Diane Blood, the widow who fought a two-year court battle for the right to have her late husband's child, is pregnant for a second time using his sperm.
Mrs Blood, from Worksop, Nottinghamshire, is expecting her second baby in July after treatment at the same Brussels clinic where she conceived her son Liam, now three.
She and her husband, Stephen, were trying to start a family when he fell ill with meningitis in March 1995, aged 30. As he lay dying, she persuaded doctors to take and freeze a sample of his sperm.
She fought a determined battle against the Human Fertilisation and Embryology Authority, which refused permission for the sperm to be used because Stephen Blood had not given written consent. In February 1997 the appeal court ruled that she could take the sperm abroad for treatment under EU law, but closed the loophole for other women in her position.
Liam was born in December 1998, three and a half years after his father's death. Since then, she has refused to say whether she was trying for another child, while acknowledging that it was "medically possible".

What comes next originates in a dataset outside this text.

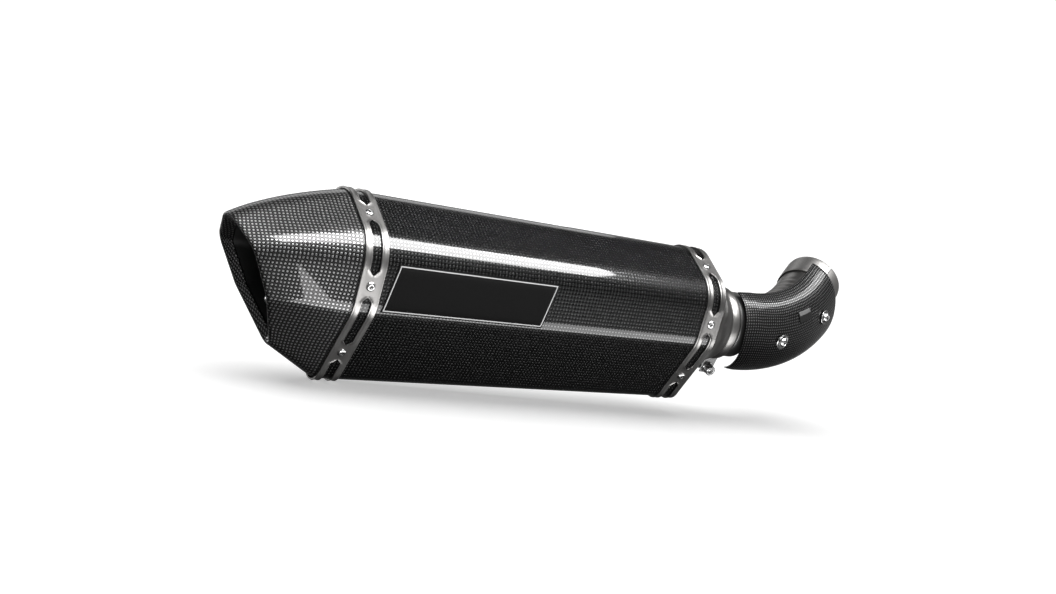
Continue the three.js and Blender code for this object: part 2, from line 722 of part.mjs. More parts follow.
function clampNut() {
  const height = 5;
  const bore = BOLT_RADIUS + GAP;
  const hexagon = new THREE.CylinderGeometry(5.6, 5.6, height, 6).rotateX(Math.PI / 2).translate(0, 0, height / 2);
  const thread = new THREE.CylinderGeometry(bore, bore, 4 * height, 16).rotateX(Math.PI / 2);
  return alongBolt(cut(hexagon, [thread]), -EAR_FACE - 0.2 - height);
}

// ---------------------------------------------------------------- link pipe

const leanDirection = new THREE.Vector3(0, Math.sin(BEND_LEAN), Math.cos(BEND_LEAN));
const bendLength = BEND_RADIUS * BEND_ANGLE;
const pipeLength = BEND_START_X - PIPE_START_X + bendLength + PIPE_TAIL;

// The pipe's centre line at a distance s from its inner end, with its frame across the pipe.
function onPipe(s) {
  const straight = BEND_START_X - PIPE_START_X;
  const turn = THREE.MathUtils.clamp((s - straight) / BEND_RADIUS, 0, BEND_ANGLE);
  const tangent = new THREE.Vector3(Math.cos(turn), 0, 0).addScaledVector(leanDirection, Math.sin(turn));
  const inward = new THREE.Vector3(-Math.sin(turn), 0, 0).addScaledVector(leanDirection, Math.cos(turn));
  const across = new THREE.Vector3().crossVectors(tangent, inward);
  const centre = new THREE.Vector3(PIPE_START_X + Math.min(s, straight), 0, 0);
  centre.x += BEND_RADIUS * Math.sin(turn);
  centre.addScaledVector(leanDirection, BEND_RADIUS * (1 - Math.cos(turn)));
  centre.addScaledVector(tangent, Math.max(0, s - straight - bendLength));
  return { centre, tangent, inward, across };
}

// A point beside the pipe, at an angle from the inside of the bend, with the direction away from the pipe.
function besidePipe(s, angle, radius) {
  const { centre, inward, across } = onPipe(s);
  const outward = inward.clone().multiplyScalar(Math.cos(angle)).addScaledVector(across, Math.sin(angle));
  return { position: centre.clone().addScaledVector(outward, radius), outward };
}

function pipeRing(s, radius) {
  const ring = [];
  for (let i = 0; i < ROUND; i += 1) ring.push(besidePipe(s, (2 * Math.PI * i) / ROUND, radius).position);
  return ring;
}

function linkPipe() {
  const straight = BEND_START_X - PIPE_START_X;
  const end = pipeLength - SLIP_SOCKET_DEPTH;
  const stops = [0, straight];
  const bendSteps = 7;
  for (let i = 1; i <= bendSteps; i += 1) stops.push(straight + (bendLength * i) / bendSteps);
  stops.push(end);
  const outside = stops.map((s) => pipeRing(s, PIPE_RADIUS));
  const inside = stops.reverse().map((s) => pipeRing(s, PIPE_RADIUS - PIPE_WALL));
  return closedLoft([...outside, ...inside]);
}

function slipRing() {
  const start = pipeLength - SLIP_RING_LENGTH;
  const inner = PIPE_RADIUS + GAP;
  const ring = closedLoft([
    pipeRing(start, SLIP_RING_RADIUS),
    pipeRing(pipeLength, SLIP_RING_RADIUS),
    pipeRing(pipeLength, inner),
    pipeRing(start, inner),
  ]);
  const { centre, tangent, across } = onPipe(pipeLength);
  const slot = new THREE.BoxGeometry(SLIP_SLOT_WIDTH, 4 * SLIP_RING_RADIUS, 2 * SLIP_SLOT_LENGTH);
  const side = new THREE.Vector3().crossVectors(across, tangent);
  slot.applyMatrix4(new THREE.Matrix4().makeBasis(side, across, tangent).setPosition(centre));
  return cut(ring, [slot]);
}

// ---------------------------------------------------------------- heat shield on its two bosses

function shieldRadius(angle, s) {
  const lower = THREE.MathUtils.smoothstep(angle, THREE.MathUtils.degToRad(130), SHIELD_LOWER_EDGE);
  const flare = SHIELD_FLARE * Math.max(0, 1 - (s - 20) / 16);
  return SHIELD_RADIUS + SHIELD_BELLY * lower - flare;
}

function heatShield() {
  const angles = 10;
  const stations = 9;
  const grid = (wall) => {
    const rows = [];
    for (let i = 0; i <= angles; i += 1) {
      const share = i / angles;
      const angle = lerp(SHIELD_UPPER_EDGE, SHIELD_LOWER_EDGE, share);
      const start = SHIELD_START + SHIELD_START_DELAY * Math.max(0, share - 0.5) ** 1.2;
      const end = SHIELD_END - SHIELD_END_LOSS * share ** 1.6;
      const row = [];
      for (let j = 0; j <= stations; j += 1) {
        const s = lerp(start, end, j / stations);
        row.push(besidePipe(s, angle, shieldRadius(angle, s) - wall).position);
      }
      rows.push(row);
    }
    return rows;
  };
  const drills = SHIELD_SCREWS.map(({ s, angle }) => {
    const drill = new THREE.CylinderGeometry(3.4, 3.4, 20, 10).rotateX(Math.PI / 2);
    const { position, outward } = besidePipe(s, angle, SHIELD_RADIUS);
    return drill.applyMatrix4(standOn(position, outward));
  });
  return cut(thickSheet(grid(0), grid(SHIELD_WALL)), drills);
}

// Pieces stacked on one shield screw: they stand on the pipe, away from it.
function onShieldScrew(geometry, { s, angle }, radius) {
  const { position, outward } = besidePipe(s, angle, radius);
  return geometry.applyMatrix4(standOn(position, outward));
}

function shieldBoss(place) {
  const top = grommetRadius(place) - GAP - PIPE_RADIUS;
  const boss = turned([[0, 2.5], [3.1, 2.5], [3.1, top], [BOSS_RADIUS, top], [BOSS_RADIUS, -3], [0, -3]], 16);
  const placed = onShieldScrew(boss, place, PIPE_RADIUS);
  const pipe = closedLoft([
    pipeRing(place.s - 12, PIPE_RADIUS + GAP),
    pipeRing(place.s, PIPE_RADIUS + GAP),
    pipeRing(place.s + 12, PIPE_RADIUS + GAP),
    pipeRing(place.s + 12, 5),
    pipeRing(place.s, 5),
    pipeRing(place.s - 12, 5),
  ]);
  return cut(placed, [pipe]);
}

// The grommet is flat, so it lies a little below the middle of the shield's hollow inner face.
function grommetRadius({ s, angle }) {
  return shieldRadius(angle, s) - SHIELD_WALL - GROMMET_THICKNESS - 1.3;
}

function shieldGrommet(place) {
  return onShieldScrew(washerRing(WASHER_RADIUS, 3.3, GROMMET_THICKNESS), place, grommetRadius(place));
}

function shieldWasher(place) {
  const radius = shieldRadius(place.angle, place.s) + 0.9;
  return onShieldScrew(washerRing(WASHER_RADIUS, 3.3, 0.8), place, radius);
}

function shieldScrew(place) {
  const seat = shieldRadius(place.angle, place.s) + 2;
  const length = seat - PIPE_RADIUS - 3;
  const body = turned([
    [0, 3],
    [2.6, 3],
    [4.2, 2],
    [SHIELD_SCREW_RADIUS, 0.6],
    [SHIELD_SCREW_RADIUS, 0],
    [2.7, 0],
    [2.7, -length],
    [0, -length],
  ], 16);
  const socket = new THREE.CylinderGeometry(2, 2, 4, 6).rotateX(Math.PI / 2).translate(0, 0, 3);
  return onShieldScrew(cut(body, [socket]), place, seat);
}

// ---------------------------------------------------------------- badges: thin plates that follow what they sit on

function sleeveBadge() {
  const { rearX, frontX, slant, height, bottom, top } = SLEEVE_BADGE;
  const path = strapPath((rearX + frontX) / 2);
  const middle = rivetStations(path)[1];
  const grid = (lift) => {
    const rows = [];
    for (let i = 0; i <= 8; i += 1) {
      const across = lerp(-height / 2, height / 2, i / 8);
      const row = [];
      for (let j = 0; j <= 4; j += 1) {
        const x = lerp(rearX, frontX, j / 4) - (slant * across) / height;
        const local = strapPath(x);
        row.push(onStrap(local, (middle + across) * (local.total / path.total), x, lift).position);
      }
      rows.push(row);
    }
    return rows;
  };
  return thickSheet(grid(top), grid(bottom));
}

function shieldBadge() {
  const { from, to, upper, lower, bottom, top } = SHIELD_BADGE;
  const grid = (lift) => {
    const rows = [];
    for (let i = 0; i <= 3; i += 1) {
      const angle = THREE.MathUtils.degToRad(lerp(upper, lower, i / 3));
      const row = [];
      for (let j = 0; j <= 2; j += 1) {
        const s = lerp(from, to, j / 2);
        row.push(besidePipe(s, angle, SHIELD_RADIUS + lift).position);
      }
      rows.push(row);
    }
    return rows;
  };
  return thickSheet(grid(top), grid(bottom));
}

// ---------------------------------------------------------------- assembly

const muffler = new THREE.Group();
muffler.add(named('outer_sleeve', outerSleeve(), carbon()));
muffler.add(named('rear_strap', rearStrap(), titanium()));
muffler.add(named('end_cap', endCap(), carbon()));
muffler.add(named('outlet_cup', outletCup(), blackSteel()));
muffler.add(named('cup_screw', cupScrew(), steel()));
muffler.add(named('cup_nut', cupNut(), steel()));
const rearBaffleInset = SLEEVE_WALL + 2 * GAP + SKIRT_WALL;
muffler.add(named('rear_baffle', baffle(REAR_BAFFLE_X, rearBaffleInset, CORE_RADIUS - 1), steel()));
muffler.add(named('front_baffle', baffle(FRONT_BAFFLE_X, SLEEVE_WALL + GAP, CORE_RADIUS + GAP), steel()));
muffler.add(named('perforated_core', perforatedCore(), steel()));
muffler.add(named('packing_wool', packingWool(), wool()));
muffler.add(named('noise_damper', noiseDamper(), blackSteel()));
muffler.add(named('inlet_cap', inletCap(), titanium()));
muffler.add(named('inlet_sleeve', inletSleeve(), titanium()));
muffler.add(named('sleeve_badge', sleeveBadge(), enamel()));
const rearGrip = STRAP_LIFT + STRAP_WALL + SLEEVE_WALL + GAP + SKIRT_WALL;
const frontGrip = STRAP_LIFT + STRAP_WALL + SLEEVE_WALL;
rearRivetPlaces.forEach(({ position, normal }, i) => {
  muffler.add(named(`rear_rivet_${i + 1}`, rivet(rearGrip).applyMatrix4(standOn(position, normal)), steel()));
});
frontRivetPlaces.forEach(({ position, normal }, i) => {
  muffler.add(named(`front_rivet_${i + 1}`, rivet(frontGrip).applyMatrix4(standOn(position, normal)), steel()));
});

const clamp = new THREE.Group();
clamp.position.x = CLAMP_X;
clamp.rotation.x = CLAMP_TURN;
clamp.add(named('clamp_band', clampBand(), steel()));
clamp.add(named('clamp_bolt', clampBolt(), steel()));
clamp.add(named('clamp_washer', alongBolt(washerRing(6, BOLT_RADIUS + GAP, 1.2), EAR_FACE + 0.2), steel()));
clamp.add(named('clamp_nut', clampNut(), steel()));

const link = new THREE.Group();
link.add(named('link_pipe', linkPipe(), titanium()));
link.add(named('slip_ring', slipRing(), titanium()));
link.add(named('heat_shield', heatShield(), carbon()));
link.add(named('shield_badge', shieldBadge(), enamel()));
SHIELD_SCREWS.forEach((place, i) => {
  link.add(named(`shield_boss_${i + 1}`, shieldBoss(place), titanium()));
  link.add(named(`shield_grommet_${i + 1}`, shieldGrommet(place), blackSteel()));
  link.add(named(`shield_washer_${i + 1}`, shieldWasher(place), steel()));
  link.add(named(`shield_screw_${i + 1}`, shieldScrew(place), steel()));
});

const exhaust = new THREE.Group();
exhaust.add(muffler, clamp, link);
exhaust.position.copy(onPipe(pipeLength).centre).negate();

export default exhaust;
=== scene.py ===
"""Looks of a motorcycle slip-on exhaust muffler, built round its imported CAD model.

Lengths are millimetres on the muffler's gas axis, unless a comment says metres: x = 0 at the middle of the rear
strap, +X towards the inlet, -Y outwards on the motorcycle, +Z up. place() turns them into the frame's metres.
"""

from bisect import bisect_right
from math import asin, atan2, cos, pi, radians, sin, tau

import bmesh
import bpy
from mathutils import Matrix, Vector


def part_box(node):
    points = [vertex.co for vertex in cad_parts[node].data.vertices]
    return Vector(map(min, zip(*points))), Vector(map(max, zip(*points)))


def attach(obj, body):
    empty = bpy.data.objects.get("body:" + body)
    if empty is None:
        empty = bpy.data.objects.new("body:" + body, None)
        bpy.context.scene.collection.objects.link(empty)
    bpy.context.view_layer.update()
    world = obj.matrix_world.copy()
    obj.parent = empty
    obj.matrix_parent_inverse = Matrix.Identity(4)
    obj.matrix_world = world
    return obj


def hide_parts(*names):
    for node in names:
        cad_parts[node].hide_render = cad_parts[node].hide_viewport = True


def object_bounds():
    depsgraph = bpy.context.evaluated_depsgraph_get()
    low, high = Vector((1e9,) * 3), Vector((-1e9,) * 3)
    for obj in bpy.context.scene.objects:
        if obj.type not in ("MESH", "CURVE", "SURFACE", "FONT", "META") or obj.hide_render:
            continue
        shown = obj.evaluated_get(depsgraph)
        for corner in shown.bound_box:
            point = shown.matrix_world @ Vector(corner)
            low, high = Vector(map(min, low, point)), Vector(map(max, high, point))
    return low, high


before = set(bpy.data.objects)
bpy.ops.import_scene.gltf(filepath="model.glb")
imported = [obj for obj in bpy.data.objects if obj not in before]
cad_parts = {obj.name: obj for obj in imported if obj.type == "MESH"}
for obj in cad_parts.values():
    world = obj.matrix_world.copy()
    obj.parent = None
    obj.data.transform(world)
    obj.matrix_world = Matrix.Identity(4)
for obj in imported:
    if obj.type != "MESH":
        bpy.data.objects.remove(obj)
cad_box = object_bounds()

MM = 0.001
DAMPER_REAR_X = -15
damper_low, damper_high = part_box("noise_damper")
AXIS_ORIGIN = (damper_low + damper_high) / 2
AXIS_ORIGIN.x = damper_low.x - DAMPER_REAR_X * MM

# ---- dimensions

SLEEVE_CORNERS = [(0, 77.6, 33), (63.4, 35.5, 32), (55.5, -21, 29), (0, -100, 15)]  # y, z, rounding radius
STRAP_PITCH = 352.7
FRONT_SCALE = 0.9  # size of the section at the front strap against the rear one
FRONT_LIFT = 3.1  # and how much higher it sits
SLEEVE_WALL = 1.6
SLEEVE_ENDS = (-8, STRAP_PITCH + 8)

STRAP_WIDTH = 21
STRAP_WALL = 1.2
STRAP_LIFT = 0.2
STRAP_OUT = STRAP_LIFT + STRAP_WALL
WINDOW_HALF_WIDTH = 4.3
WINDOW_POINT = 4.5  # length of a window's tapered end
WINDOW_TO_RIVET = 9
RIVET_SHARES = [0.5, 0.5, 0.59, 0.41, 0.5, 0.5]  # how far along its flat each rivet is
EDGE_STEPS = [0, 0.35, 0.9, 1.5, 2.1]  # distances from a strap's edges that get a row of points
BEAD_HEIGHT = 0.42
BEAD_WIDTH = 1.5
DRAIN_OFFSET = 7.4  # from the front strap's middle
DRAIN_RIVET = 2  # the rivet that it is in line with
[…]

She announced her pregnancy yesterday because she could no longer "hide my growing bump". Liam, who was told only this week that he was going to have a new brother or sister, announced that "he wants a brother and a sister", she said.
She added: "I'm particularly pleased that Liam is to have a sibling. I'm an only child but Stephen had two sisters he thought the world of and he would have been delighted that Liam is to be raised with a full brother or sister, and that he is to be a father again."
She said she did not know the sex of her unborn child and did not want to know yet. Asked whether she would be having any more children, she said: "I severely doubt it. I fought in the court case to get the rest of my life back, and to make decisions as I go along, and not have to end my life at a point in time. But I'm 35 now and I doubt it."
Mrs Blood said her only sadness was that the new baby would not be officially recognised as Stephen's child or as Liam's full sibling, because the law did not allow a dead father to be named on the birth certificate. "The new child's birth certificate, like Liam's, must show the father as 'unknown', which of course couldn't be further from the truth."
A private member's bill to change the law was talked out last year, and the government has not kept its promise of August 2000 to introduce retrospective legislation.
Mrs Blood is now gearing up for a new court battle under the Human Rights Act unless the law is changed. "My solicitors have written to the government giving a three-week deadline before possible litigation. I hope the government will respond indicating plans to push through the legislation immediately.
"I don't find it acceptable that my son's birth certificate is a lie. I find it even more ridiculous that the full relationship between my two children will be denied by their birth certificates."
Last month, a mother from Coventry whose daughter was born in similar circumstances managed to get her late husband's name on the birth certificate.
The case of Donna Ceairns proved the present rules were increasingly being confused by registrars, said Mrs Blood.
Mrs Ceairns, 27, lost her husband Colin to cancer two years before baby Billie was born, but he is listed on the birth certificate, with his occupation as "warehouseman, deceased".
Mrs Blood said: "She has managed to persuade a registrar to register her late husband as the child's father, but this birth certificate was not completed in accordance with the law. Many mothers have failed to obtain birth certificates which reflect the biological truth of their children's birth."